Power of two choices: Samples two backends and sends the request to the less loaded one.

Health checks

A load balancer needs an accurate view of backend health. It usually checks backends with periodic probes.

Liveness asks whether the process should be restarted.

Readiness asks whether the process should receive traffic.

Startup gives slow-starting services time before liveness checks apply.

Health checks should be cheap, frequent, and specific to the service. A TCP connection can succeed even when the application is stuck, so application-aware checks are often better.

Stateless and stateful services

A stateless service keeps no important local state between requests. Any instance can serve any request. This makes the service easy to load balance, restart, scale, and update.

Stateless does not mean the service never uses state. It means durable state lives somewhere else, such as a database, cache, object store, or queue.

A stateful service must preserve data or identity across restarts. Databases, caches, and coordination systems are common examples.

Stateful services require more careful handling: replication, sharding, backup, failover, recovery, and migration all become part of the design. Kubernetes StatefulSets help by giving pods stable identities and ordered startup and rollout behavior.

What you should know

Focus on the role each part plays in the cluster.
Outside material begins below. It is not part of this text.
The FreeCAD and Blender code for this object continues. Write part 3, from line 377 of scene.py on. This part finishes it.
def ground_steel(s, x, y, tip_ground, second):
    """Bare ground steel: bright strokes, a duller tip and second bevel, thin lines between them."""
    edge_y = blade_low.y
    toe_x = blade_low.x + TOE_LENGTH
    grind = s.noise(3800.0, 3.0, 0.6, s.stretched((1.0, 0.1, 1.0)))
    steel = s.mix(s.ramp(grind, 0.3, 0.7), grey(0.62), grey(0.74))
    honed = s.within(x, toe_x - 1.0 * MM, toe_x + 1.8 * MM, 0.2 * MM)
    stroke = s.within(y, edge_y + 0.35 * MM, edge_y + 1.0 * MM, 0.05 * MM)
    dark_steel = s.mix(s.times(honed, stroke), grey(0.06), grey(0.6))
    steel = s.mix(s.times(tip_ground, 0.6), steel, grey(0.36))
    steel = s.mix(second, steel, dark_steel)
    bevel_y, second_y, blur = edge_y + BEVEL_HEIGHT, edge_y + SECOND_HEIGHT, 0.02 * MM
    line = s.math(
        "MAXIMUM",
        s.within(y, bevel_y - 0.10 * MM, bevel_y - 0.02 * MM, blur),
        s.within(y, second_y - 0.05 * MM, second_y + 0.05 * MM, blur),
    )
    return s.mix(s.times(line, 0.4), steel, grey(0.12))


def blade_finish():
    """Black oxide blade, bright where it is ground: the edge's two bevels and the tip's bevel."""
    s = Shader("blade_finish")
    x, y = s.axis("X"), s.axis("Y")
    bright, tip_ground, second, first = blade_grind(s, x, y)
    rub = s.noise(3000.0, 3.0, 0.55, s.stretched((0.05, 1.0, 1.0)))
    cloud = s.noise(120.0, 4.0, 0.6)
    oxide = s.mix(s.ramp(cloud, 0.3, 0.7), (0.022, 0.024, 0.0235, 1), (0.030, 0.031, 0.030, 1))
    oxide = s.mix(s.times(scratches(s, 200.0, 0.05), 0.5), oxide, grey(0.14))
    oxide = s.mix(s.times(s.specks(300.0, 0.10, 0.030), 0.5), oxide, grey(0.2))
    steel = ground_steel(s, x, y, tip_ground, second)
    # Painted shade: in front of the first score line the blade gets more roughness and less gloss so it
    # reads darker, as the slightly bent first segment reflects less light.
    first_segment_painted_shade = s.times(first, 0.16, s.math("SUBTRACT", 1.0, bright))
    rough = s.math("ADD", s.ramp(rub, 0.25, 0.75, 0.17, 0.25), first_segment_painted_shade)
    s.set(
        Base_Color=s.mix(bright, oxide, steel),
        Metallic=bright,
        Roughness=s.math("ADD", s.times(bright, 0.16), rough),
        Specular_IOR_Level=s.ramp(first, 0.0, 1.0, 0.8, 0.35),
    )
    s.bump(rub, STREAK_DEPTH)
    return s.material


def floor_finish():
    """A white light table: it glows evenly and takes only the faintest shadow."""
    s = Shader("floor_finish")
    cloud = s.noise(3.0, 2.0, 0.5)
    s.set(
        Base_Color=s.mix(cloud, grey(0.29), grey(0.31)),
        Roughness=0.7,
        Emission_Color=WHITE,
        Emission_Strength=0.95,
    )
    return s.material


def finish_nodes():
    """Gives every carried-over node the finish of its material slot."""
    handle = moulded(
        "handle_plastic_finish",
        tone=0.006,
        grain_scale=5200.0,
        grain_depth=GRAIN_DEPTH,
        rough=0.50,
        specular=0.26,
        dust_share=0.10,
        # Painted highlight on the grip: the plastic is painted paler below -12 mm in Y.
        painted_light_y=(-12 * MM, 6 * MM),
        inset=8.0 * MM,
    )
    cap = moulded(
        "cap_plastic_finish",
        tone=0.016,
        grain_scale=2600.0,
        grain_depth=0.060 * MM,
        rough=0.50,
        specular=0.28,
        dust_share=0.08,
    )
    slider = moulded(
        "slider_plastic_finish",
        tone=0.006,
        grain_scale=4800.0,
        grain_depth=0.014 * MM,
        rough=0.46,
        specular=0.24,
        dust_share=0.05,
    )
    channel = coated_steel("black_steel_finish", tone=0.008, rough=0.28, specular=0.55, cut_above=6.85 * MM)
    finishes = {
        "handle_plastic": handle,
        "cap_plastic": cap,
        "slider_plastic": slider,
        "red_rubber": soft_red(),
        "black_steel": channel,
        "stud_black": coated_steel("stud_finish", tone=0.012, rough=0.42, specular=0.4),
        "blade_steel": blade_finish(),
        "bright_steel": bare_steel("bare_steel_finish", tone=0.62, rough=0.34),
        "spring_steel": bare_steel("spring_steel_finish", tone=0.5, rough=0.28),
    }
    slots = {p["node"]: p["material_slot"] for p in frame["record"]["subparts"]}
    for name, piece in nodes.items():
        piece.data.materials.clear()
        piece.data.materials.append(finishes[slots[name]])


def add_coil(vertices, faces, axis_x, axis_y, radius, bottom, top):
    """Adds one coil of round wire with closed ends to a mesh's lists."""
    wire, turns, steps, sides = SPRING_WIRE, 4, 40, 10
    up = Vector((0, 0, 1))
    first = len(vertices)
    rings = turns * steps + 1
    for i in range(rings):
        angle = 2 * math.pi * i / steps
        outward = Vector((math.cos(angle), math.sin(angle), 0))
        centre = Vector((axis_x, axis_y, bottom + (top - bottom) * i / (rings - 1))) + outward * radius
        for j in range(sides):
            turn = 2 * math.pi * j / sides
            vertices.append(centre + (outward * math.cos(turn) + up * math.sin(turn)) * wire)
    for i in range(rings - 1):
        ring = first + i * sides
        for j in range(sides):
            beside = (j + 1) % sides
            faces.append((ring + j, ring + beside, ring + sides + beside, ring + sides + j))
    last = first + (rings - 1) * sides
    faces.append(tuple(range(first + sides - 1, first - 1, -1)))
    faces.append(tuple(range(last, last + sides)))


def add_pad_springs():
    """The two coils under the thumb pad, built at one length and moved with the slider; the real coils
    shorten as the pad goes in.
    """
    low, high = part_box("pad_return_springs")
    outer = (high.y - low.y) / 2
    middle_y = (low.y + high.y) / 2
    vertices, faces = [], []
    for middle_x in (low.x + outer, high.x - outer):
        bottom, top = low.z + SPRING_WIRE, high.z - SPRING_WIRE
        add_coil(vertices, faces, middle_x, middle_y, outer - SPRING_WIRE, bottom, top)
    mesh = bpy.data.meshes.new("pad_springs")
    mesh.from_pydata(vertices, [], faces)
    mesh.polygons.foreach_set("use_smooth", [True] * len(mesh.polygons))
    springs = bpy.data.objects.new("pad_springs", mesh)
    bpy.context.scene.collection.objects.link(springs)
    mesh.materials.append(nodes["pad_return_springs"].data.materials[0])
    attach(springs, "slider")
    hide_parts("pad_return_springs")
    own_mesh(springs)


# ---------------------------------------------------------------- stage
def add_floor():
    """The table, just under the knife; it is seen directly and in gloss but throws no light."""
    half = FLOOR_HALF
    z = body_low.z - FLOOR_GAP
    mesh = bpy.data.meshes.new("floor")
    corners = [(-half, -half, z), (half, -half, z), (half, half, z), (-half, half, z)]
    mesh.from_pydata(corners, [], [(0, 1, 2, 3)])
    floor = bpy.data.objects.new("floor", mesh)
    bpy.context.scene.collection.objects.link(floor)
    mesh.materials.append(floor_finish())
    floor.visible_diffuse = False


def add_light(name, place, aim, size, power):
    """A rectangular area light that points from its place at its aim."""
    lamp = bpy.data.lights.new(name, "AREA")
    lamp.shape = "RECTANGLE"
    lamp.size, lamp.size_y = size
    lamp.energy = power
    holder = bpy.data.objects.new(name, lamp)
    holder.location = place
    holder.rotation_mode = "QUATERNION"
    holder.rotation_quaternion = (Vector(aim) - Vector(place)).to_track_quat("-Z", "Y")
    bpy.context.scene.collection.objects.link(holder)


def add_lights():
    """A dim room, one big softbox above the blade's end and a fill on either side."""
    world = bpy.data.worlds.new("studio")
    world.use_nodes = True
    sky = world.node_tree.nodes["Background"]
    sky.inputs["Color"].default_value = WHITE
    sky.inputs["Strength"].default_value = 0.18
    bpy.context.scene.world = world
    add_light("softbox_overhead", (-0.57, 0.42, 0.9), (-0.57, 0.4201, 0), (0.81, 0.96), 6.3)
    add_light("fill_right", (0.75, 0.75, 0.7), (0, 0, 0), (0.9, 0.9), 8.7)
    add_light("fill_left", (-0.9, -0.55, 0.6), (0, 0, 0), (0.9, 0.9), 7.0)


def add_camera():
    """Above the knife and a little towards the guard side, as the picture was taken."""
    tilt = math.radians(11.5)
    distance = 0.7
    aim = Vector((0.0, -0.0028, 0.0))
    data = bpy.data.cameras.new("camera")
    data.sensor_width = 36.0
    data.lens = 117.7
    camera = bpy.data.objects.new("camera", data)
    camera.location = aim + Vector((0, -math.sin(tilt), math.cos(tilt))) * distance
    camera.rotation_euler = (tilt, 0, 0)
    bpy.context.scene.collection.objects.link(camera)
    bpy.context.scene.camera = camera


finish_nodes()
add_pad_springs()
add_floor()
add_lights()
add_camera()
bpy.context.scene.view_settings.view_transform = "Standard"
You should be able to explain:

What a cluster is and why it presents a single system image.
Why commodity hardware requires software-based reliability.
The difference between HA, HPC, load-balancing, storage, and scheduling clusters.
Why east-west traffic is important in modern data centers.
How heartbeats, leases, failover, fencing, and quorum help handle failures.
Why split brain is dangerous and how quorum prevents it.
The basic structure of Borg: Borgmaster, borglet, jobs, tasks, and scheduling.
The basic structure of Kubernetes: API server, etcd, scheduler, controllers, kubelet, pods, deployments, and services.
The difference between Layer 4 and Layer 7 load balancing.
Why HTTPS requires TLS termination for Layer 7 routing.
How basic load-balancing algorithms differ.
Why health checks need liveness, readiness, and startup signals.
Why stateless services are easier to scale and operate than stateful services.
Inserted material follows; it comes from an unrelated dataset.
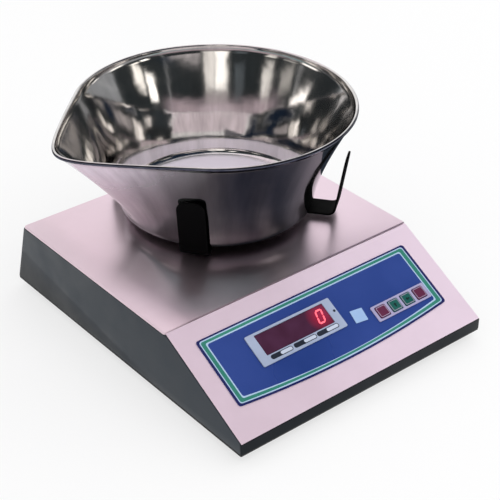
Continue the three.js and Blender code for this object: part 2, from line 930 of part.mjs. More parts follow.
function makeMainBoard() {
  const low = beamZ + mainBoardRise;
  const top = low + boardThick;
  const x = span(mainBoardCentreX, mainBoardWidth);
  const y = span(panCentreY, mainBoardLength);
  const sheet = block(x, y, [low, top]);
  const inset = postRadius + seat;
  const posts = [x[0] + inset, x[1] - inset].flatMap((a) =>
    [y[0] + inset, y[1] - inset].map((b) => rod("z", postRadius, beamZ, top + boardThick, a, b, smallSides)),
  );
  const middle = top - boardThick / 2;
  const chips = [-1, 1].map((side) => {
    const chipX = span(mainBoardCentreX + side * chipSize, chipSize);
    return block(chipX, span(panCentreY, chipSize), [middle, top + chipThick]);
  });
  const capacitors = [-1, 0, 1].map((i) =>
    rod(
      "z",
      capacitorRadius,
      middle,
      top + capacitorHeight,
      x[0] + mainBoardWidth * capacitorShare,
      panCentreY + mainBoardLength * capacitorShare + i * capacitorPitch,
      smallSides,
    ),
  );
  const relay = block(span(x[1] - relayWidth, relayWidth), span(y[0] + relayLength, relayLength), [
    middle,
    top + relayHeight,
  ]);
  return join([sheet, ...posts, ...chips, ...capacitors, relay]);
}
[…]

What You Don’t Need to Study

You do not need to study implementation details or vendor-specific mechanisms. Focus on the concepts: what problem each cluster component solves and how the pieces fit together.

You do not need to know:

Historical details about who built early systems, generations of clusters, publication dates, or paper authors.
Specific product examples used to illustrate cluster categories.
Borg details beyond the basic idea that it is Google’s internal cluster manager and that it influenced Kubernetes.
Borg allocs, priority bands, quota mechanisms, resource reclamation, and detailed scheduling policies.
Kubernetes beyond the basic concepts of pods, the scheduler, and kubelets.
Kubernetes Services, DNS names, EndpointSlices, kube-proxy internals, Ingress, or LoadBalancer Service details.
Kubernetes controller internals beyond the basic idea that controllers compare the desired state with the actual state.
Health check types or health-check configuration.
Load-balancing algorithms beyond the general purpose of load balancing.
The power-of-two-choices algorithm.
Paxos or Raft details in the context of this lecture.
Quorum details beyond the idea that a majority prevents two sides of a partition from both acting as primary.
Network connectivity details beyond top-of-rack switches, spine-leaf topology, and the purpose of RDMA.
NIC offload details, RoCE, InfiniBand details, NVLink, NVSwitch, or specific network speeds.
Linux container internals beyond the idea that containers isolate tasks and limit their resource use.
Specific numbers such as rack size, Borg cell size, replica counts, bandwidth values, or downtime calculations for different numbers of nines.

Focus your study on the main ideas: clusters present many machines as one managed system, schedulers place work on machines, Kubernetes runs pods through node agents, HA uses redundancy and failover, load balancers route traffic to healthy replicas, and stateless services are easier to scale and replace.